From the line with "Recreate this object" through the final line, transcribe the material below character for character; include no other lines.

=-=-=-=-=

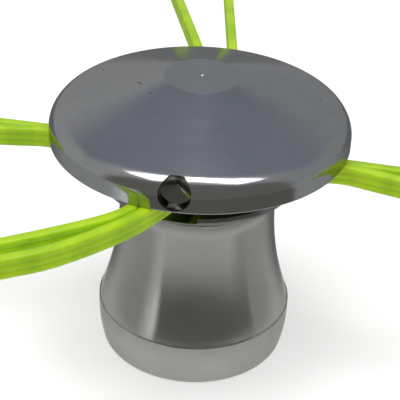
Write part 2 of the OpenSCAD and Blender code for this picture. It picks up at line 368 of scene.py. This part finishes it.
plate_finish, tree, shader = new_material("turned plate aluminium")
clean, grey, knocked = (0.42, 0.425, 0.43, 1), (0.38, 0.39, 0.40, 1), (0.12, 0.12, 0.12, 1)
dimple_shade, drill_light = (0.10, 0.10, 0.095, 1), (0.36, 0.36, 0.33, 1)
cone_roughness, crown_roughness, roughness_spread = 0.15, 0.30, 0.06
nicks = (((-19.0, -7.0, 99.2), 2.2, 0.28, -40), ((-13.4, -13.3, 99.8), 1.0, 0.25, 20),
         ((36.7, 14.3, 92.6), 0.6, 0.4, 0), ((44.6, 15.0, 90.0), 0.8, 0.35, 60),
         ((47.9, -11.1, 89.2), 0.9, 0.3, 80))
marks = node(tree, "Group", {"Pitch": 2200, "Sweep": 0.5}, node_tree=tool_marks)
_, _, z, radius, _ = round_place(tree)
in_dimple = node(tree, "Mapping", {"Vector": node(tree, "TexCoord").outputs["Object"],
                                   "Location": (0, 0, (plate_z + dimple_z) * MM),
                                   "Rotation": (0, 0, math.radians(dimple_az))},
                 vector_type="TEXTURE").outputs[0]
out_way, side_way, up_way = node(tree, "SeparateXYZ", {0: in_dimple}).outputs
dimple_reach = calc(tree, "POWER", calc(tree, "ADD", calc(tree, "POWER", side_way, 2.0),
                                        calc(tree, "POWER", up_way, 2.0)), 0.5)
dimple_cone = calc(tree, "MULTIPLY_ADD", dimple_reach, drill_tip,
                   (dimple_floor - dimple_r * drill_tip) * MM)
on_cone = calc(tree, "COMPARE", out_way, dimple_cone, 0.06 * MM)
on_wall = calc(tree, "GREATER_THAN", dimple_reach, (dimple_r - 0.02) * MM)
drilled = calc(tree, "MULTIPLY", calc(tree, "LESS_THAN", dimple_reach, (dimple_r + 0.02) * MM),
               calc(tree, "MAXIMUM", on_cone, on_wall))
drilled = calc(tree, "MULTIPLY", drilled, calc(tree, "GREATER_THAN", out_way, 0.0))
ring_place = node(tree, "CombineXYZ", {0: dimple_reach}).outputs[0]
drill_rings = node(tree, "TexNoise", {"Vector": ring_place, "Scale": 3200.0,
                                      "Detail": 2.0}).outputs["Fac"]
on_crown = ramp(tree, radius, (crown_r - 0.4) * MM, (crown_r + 0.1) * MM, 1.0, 0.0)
crown_mask = calc(tree, "MULTIPLY", on_crown, calc(tree, "GREATER_THAN", z, (crown_z - 1) * MM))
soil = calc(tree, "MAXIMUM", ramp(tree, marks.outputs["Smudge"], 0.42, 0.72, 0.0, 1.0),
            calc(tree, "MULTIPLY", crown_mask, 0.7))
knocks = 0.0
for centre, along, wide, lean in nicks:
    knocks = calc(tree, "MAXIMUM", knocks, nick(tree, centre, along, wide, lean))
metal = blend(tree, knocks, blend(tree, soil, clean, grey), knocked)
# The drill's rings inside the dimple are real, but their dark tone is painted shade in the recess.
feed(tree, shader.inputs["Base Color"],
     blend(tree, drilled, metal, blend(tree, drill_rings, dimple_shade, drill_light)))
uneven = calc(tree, "SUBTRACT", marks.outputs["Broad"], 0.5)
rough = calc(tree, "ADD", ramp(tree, crown_mask, 0.0, 1.0, cone_roughness, crown_roughness),
             calc(tree, "MULTIPLY", uneven, roughness_spread))
feed(tree, shader.inputs["Roughness"], rough)
shader.inputs["Metallic"].default_value = 1.0
shader.inputs["Specular Tint"].default_value = (0.7, 0.7, 0.7, 1)
shader.inputs["Anisotropic"].default_value = 0.35
shader.inputs["Anisotropic Rotation"].default_value = 0.25
feed(tree, shader.inputs["Tangent"],
     node(tree, "Tangent", direction_type="RADIAL", axis="Z").outputs[0])
bump = node(tree, "Bump", {"Height": marks.outputs["Fine"], "Strength": 0.35,
                           "Distance": 0.03 * MM})
feed(tree, shader.inputs["Normal"], bump.outputs[0])
plate.data.materials.append(plate_finish)

# Clamp stud.
# The steel stud that pulls the plate down on the lines. It shows only between the
# lines in the channels, so it stays the CAD node with a rolled thread in its finish.

stud_pitch, shaded_root_steel, crest_steel = 1.5, (0.16, 0.16, 0.17, 1), (0.42, 0.42, 0.43, 1)
stud_finish, tree, shader = new_material("threaded steel")
flank = node(tree, "Group", {"Pitch": stud_pitch * MM}, node_tree=screw_thread).outputs["Flank"]
# The thread's roots are painted darker than its crests: painted shade in the grooves.
feed(tree, shader.inputs["Base Color"], blend(tree, flank, shaded_root_steel, crest_steel))
feed(tree, shader.inputs["Roughness"], ramp(tree, flank, 0.0, 1.0, 0.5, 0.28))
shader.inputs["Metallic"].default_value = 1.0
bump = node(tree, "Bump", {"Height": flank, "Distance": 0.6 * MM})
feed(tree, shader.inputs["Normal"], bump.outputs[0])
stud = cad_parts["clamp_stud"]
stud.data.materials.clear()
stud.data.materials.append(stud_finish)

# Cutting strips.
# Four lengths of ribbed lime nylon, laid on edge straight through the crossed
# channels, one pair over the other, and held there by the clamped plate.

line_finish, tree, shader = new_material("ribbed lime nylon")
lime, deep = (0.50, 0.76, 0.012, 1), (0.36, 0.62, 0.010, 1)
place = node(tree, "TexCoord").outputs["Object"]
cloud = node(tree, "TexNoise", {"Vector": place, "Scale": 90.0, "Detail": 3.0}).outputs["Fac"]
colour = blend(tree, ramp(tree, cloud, 0.35, 0.7, 0.0, 1.0), lime, deep)
feed(tree, shader.inputs["Base Color"], colour)
shader.inputs["Roughness"].default_value = 0.38
shader.inputs["Specular IOR Level"].default_value = 0.35
shader.inputs["Subsurface Weight"].default_value = 0.35
shader.inputs["Subsurface Radius"].default_value = (0.9, 1.0, 0.15)
shader.inputs["Subsurface Scale"].default_value = 1.5 * MM
# The strips glow faintly in their own colour: painted light that stands in for the nylon's
# fluorescence and lightens their shaded sides.
feed(tree, shader.inputs["Emission Color"], colour)
shader.inputs["Emission Strength"].default_value = 0.10
grain = node(tree, "TexNoise", {"Vector": place, "Scale": 1400.0, "Detail": 2.0}).outputs["Fac"]
bump = node(tree, "Bump", {"Height": grain, "Strength": 0.3, "Distance": 0.05 * MM})
feed(tree, shader.inputs["Normal"], bump.outputs[0])

for name in ("strip_upper_right", "strip_upper_left", "strip_lower_front", "strip_lower_rear"):
    hold(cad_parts[name])
    bpy.ops.object.duplicate()
    strip = bpy.context.object
    strip.name = strip.data.name = name.replace("strip", "line")
    strip.data.materials.clear()
    bpy.ops.object.mode_set(mode="EDIT")
    bpy.ops.mesh.select_all(action="SELECT")
    bpy.ops.mesh.remove_doubles(threshold=0.0001 * MM)
    bpy.ops.mesh.tris_convert_to_quads()
    bpy.ops.object.mode_set(mode="OBJECT")
    bpy.ops.object.shade_smooth_by_angle(angle=math.radians(50))
    strip.data.materials.append(line_finish)
    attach(strip, "root")
    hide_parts(name)

# Studio.
# A white floor that keeps the head's shadow, two soft lamps overhead, grey cards for
# the turned metal to reflect, and the camera at the photo's viewing angle.

camera_turn = math.radians(15)


def across(x, y, z):
    """A place given from the camera's side: to its right, away from it and up, in metres."""
    return Vector((x * math.cos(camera_turn) - y * math.sin(camera_turn),
                   x * math.sin(camera_turn) + y * math.cos(camera_turn), z))


def white_to_the_eye(tree):
    """1 for the rays of the camera, reflections and clear materials, 0 for light on the head."""
    path = node(tree, "LightPath")
    bounced = calc(tree, "MAXIMUM", path.outputs["Is Glossy Ray"],
                   path.outputs["Is Transmission Ray"])
    return calc(tree, "MAXIMUM", path.outputs["Is Camera Ray"], bounced)


floor = start("plane", size=8)
floor.name = "floor"
bpy.ops.object.mode_set(mode="OBJECT")
floor_glow, sky_light = 0.45, 0.4
floor_paint, tree, shader = new_material("white floor")
shader.inputs["Base Color"].default_value = (0.86, 0.86, 0.86, 1)
shader.inputs["Roughness"].default_value = 0.9
shader.inputs["Specular IOR Level"].default_value = 0.0
shader.inputs["Emission Color"].default_value = (1, 1, 1, 1)
feed(tree, shader.inputs["Emission Strength"],
     calc(tree, "MULTIPLY", white_to_the_eye(tree), floor_glow))
floor.data.materials.append(floor_paint)

world = bpy.data.worlds.new("studio")
bpy.context.scene.world = world
world.use_nodes = True
tree = world.node_tree
back = tree.nodes["Background"]
back.inputs["Color"].default_value = (1, 1, 1, 1)
feed(tree, back.inputs["Strength"],
     ramp(tree, white_to_the_eye(tree), 0.0, 1.0, sky_light, 1.0))


def unseen(made, name):
    """Names a studio piece that only reflections see, and gives it a glowing paint."""
    made.name = name
    made.visible_camera = made.visible_diffuse = False
    made.visible_shadow = made.visible_transmission = False
    paint, tree, shader = new_material(name + " paint")
    shader.inputs["Base Color"].default_value = (0, 0, 0, 1)
    shader.inputs["Specular IOR Level"].default_value = 0.0
    shader.inputs["Emission Strength"].default_value = 1.0
    made.data.materials.append(paint)
    return tree, shader


# The tent is a grey dome round the head, darker and cooler high behind it and dark on
# the camera's side.
left_side, right_side = (0.50, 0.50, 0.50, 1), (0.40, 0.41, 0.42, 1)
high_side, front_side = (0.30, 0.32, 0.38, 1), (0.20, 0.195, 0.185, 1)
tent = start("uv_sphere", segments=96, ring_count=48, radius=1.8)
bpy.ops.transform.rotate(value=-camera_turn, orient_axis="Z", center_override=(0, 0, 0))
bpy.ops.object.mode_set(mode="OBJECT")
bpy.ops.object.shade_smooth()
tree, shader = unseen(tent, "tent")
way = node(tree, "VectorMath", {0: node(tree, "TexCoord").outputs["Object"]},
           operation="NORMALIZE").outputs[0]
seen_way = node(tree, "VectorRotate", {"Vector": way, "Angle": -camera_turn},
                rotation_type="Z_AXIS").outputs[0]
x, y, z = node(tree, "SeparateXYZ", {0: seen_way}).outputs
wall = blend(tree, ramp(tree, x, -0.5, 0.5, 0.0, 1.0), left_side, right_side)
high = calc(tree, "MULTIPLY", ramp(tree, z, 0.45, 0.75, 0.0, 1.0),
            ramp(tree, y, -0.1, 0.25, 0.0, 1.0))
wall = blend(tree, high, wall, high_side)
front = calc(tree, "MULTIPLY", ramp(tree, y, -0.45, -0.3, 1.0, 0.0),
             ramp(tree, z, 0.9, 0.97, 1.0, 0.0))
feed(tree, shader.inputs["Emission Color"], blend(tree, front, wall, front_side))


def mat(name, lift, tone, *edges):
    """A glowing mat on the floor. Each edge says by what it is measured, which is the radius, the
    turn from the front or the turn to either side, and where the mat is clear and where solid."""
    made = start("plane", size=3)
    bpy.ops.transform.translate(value=(0, 0, lift))
    bpy.ops.object.mode_set(mode="OBJECT")
    tree, shader = unseen(made, name)
    feed(tree, shader.inputs["Emission Color"], tone)
    x, y, _, radius, _ = round_place(tree)
    bearing = calc(tree, "ARCTAN2", x, calc(tree, "MULTIPLY", y, -1.0))
    turn = calc(tree, "WRAP", calc(tree, "SUBTRACT", bearing, camera_turn), math.pi, -math.pi)
    measures = {"radius": radius, "turn": turn, "aside": calc(tree, "ABSOLUTE", turn)}
    cover = 1.0
    for measure, clear, solid in edges:
        if clear < solid:
            edge = ramp(tree, measures[measure], clear, solid, 0.0, 1.0)
        else:
            edge = ramp(tree, measures[measure], solid, clear, 1.0, 0.0)
        cover = calc(tree, "MULTIPLY", cover, edge)
    feed(tree, shader.inputs["Alpha"], cover)


# Radii are in metres and turns in radians, and each mat lies over the one before it.
mat("shadow mat", 0.0005, (0.72, 0.73, 0.71, 1), ("radius", 0.042, 0.052), ("radius", 0.16, 0.13))
# The side and rear mats are painted shadow of the head on the floor, which only reflections see.
mat("side mat", 0.0010, (0.42, 0.43, 0.43, 1), ("radius", 0.075, 0.120), ("aside", 0.7, 1.1))
mat("rear mat", 0.0015, (0.24, 0.245, 0.25, 1), ("radius", 0.045, 0.070), ("aside", 1.75, 2.35))
mat("front mat", 0.0020, (0.16, 0.155, 0.14, 1), ("radius", 0.100, 0.150),
    ("turn", -0.76, -0.64), ("turn", 1.2, 1.12))

lamp_aim = (0, 0, 0.09)


def lamp(name, place, width, depth, watts):
    """A soft lamp over the head, turned to face the plate."""
    light = bpy.data.lights.new(name, "AREA")
    light.shape, light.size, light.size_y, light.energy = "RECTANGLE", width, depth, watts
    made = bpy.data.objects.new(name, light)
    made.location = place
    made.rotation_euler = (Vector(lamp_aim) - place).to_track_quat("-Z", "Y").to_euler()
    bpy.context.scene.collection.objects.link(made)


lamp("left lamp", across(-0.23, -0.13, 1.05), 0.34, 0.68, 2.8)
lamp("right lamp", across(0.19, -0.13, 1.05), 0.30, 0.68, 2.6)

# The lens and its shifts were fitted in pixels of a picture this wide.
picture_width, focal_pixels, shift_pixels = 400, 1220.9, (2.61, -1.59)
sight = Vector((0, 0, 0.055))
distance, elevation, roll = 0.420, math.radians(32.255), math.radians(2.295)
back_way = across(0, -math.cos(elevation), math.sin(elevation))
right = across(1, 0, 0)
up = back_way.cross(right)
rolled_right = right * math.cos(roll) + up * math.sin(roll)
rolled_up = up * math.cos(roll) - right * math.sin(roll)
camera_data = bpy.data.cameras.new("camera")
camera_data.sensor_width = 36
camera_data.lens = focal_pixels / picture_width * camera_data.sensor_width
camera_data.shift_x, camera_data.shift_y = (v / picture_width for v in shift_pixels)
camera_data.clip_start = 0.01
camera = bpy.data.objects.new("camera", camera_data)
camera.matrix_world = (Matrix.Translation(sight + back_way * distance)
                       @ Matrix((rolled_right, rolled_up, back_way)).transposed().to_4x4())
bpy.context.scene.collection.objects.link(camera)
bpy.context.scene.camera = camera
bpy.context.scene.view_settings.view_transform = "Standard"
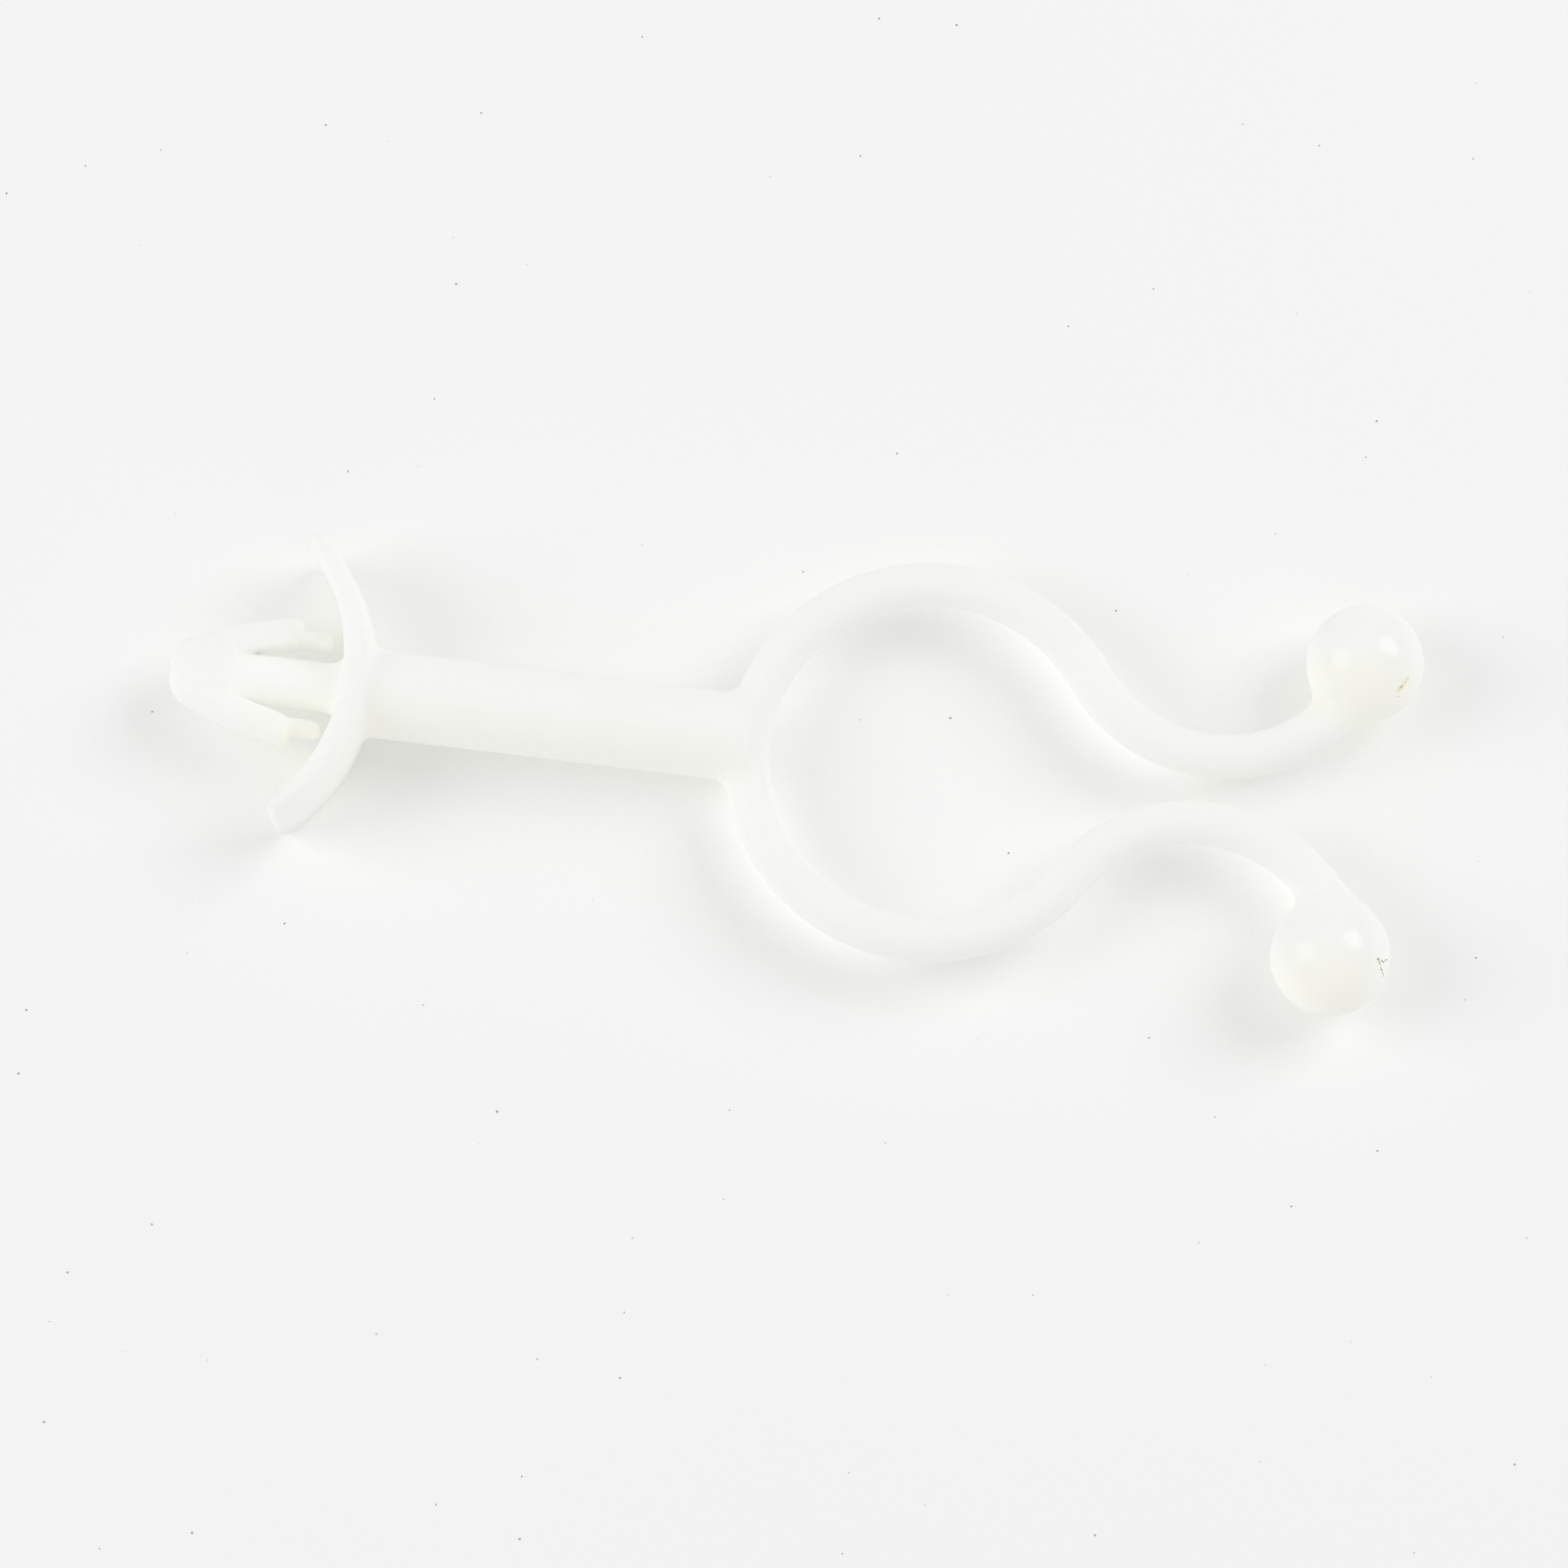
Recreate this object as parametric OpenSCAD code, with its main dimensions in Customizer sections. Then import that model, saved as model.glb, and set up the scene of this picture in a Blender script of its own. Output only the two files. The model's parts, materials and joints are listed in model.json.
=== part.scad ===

=-=-=-=-=

> _ANSWER FOR THIS EXERCISE_:
Recreate this object as parametric OpenSCAD code, with its main dimensions in Customizer sections. Then import that model, saved as model.glb, and set up the scene of this picture in a Blender script of its own. Output only the two files. The model's parts, materials and joints are listed in model.json.
=== part.scad ===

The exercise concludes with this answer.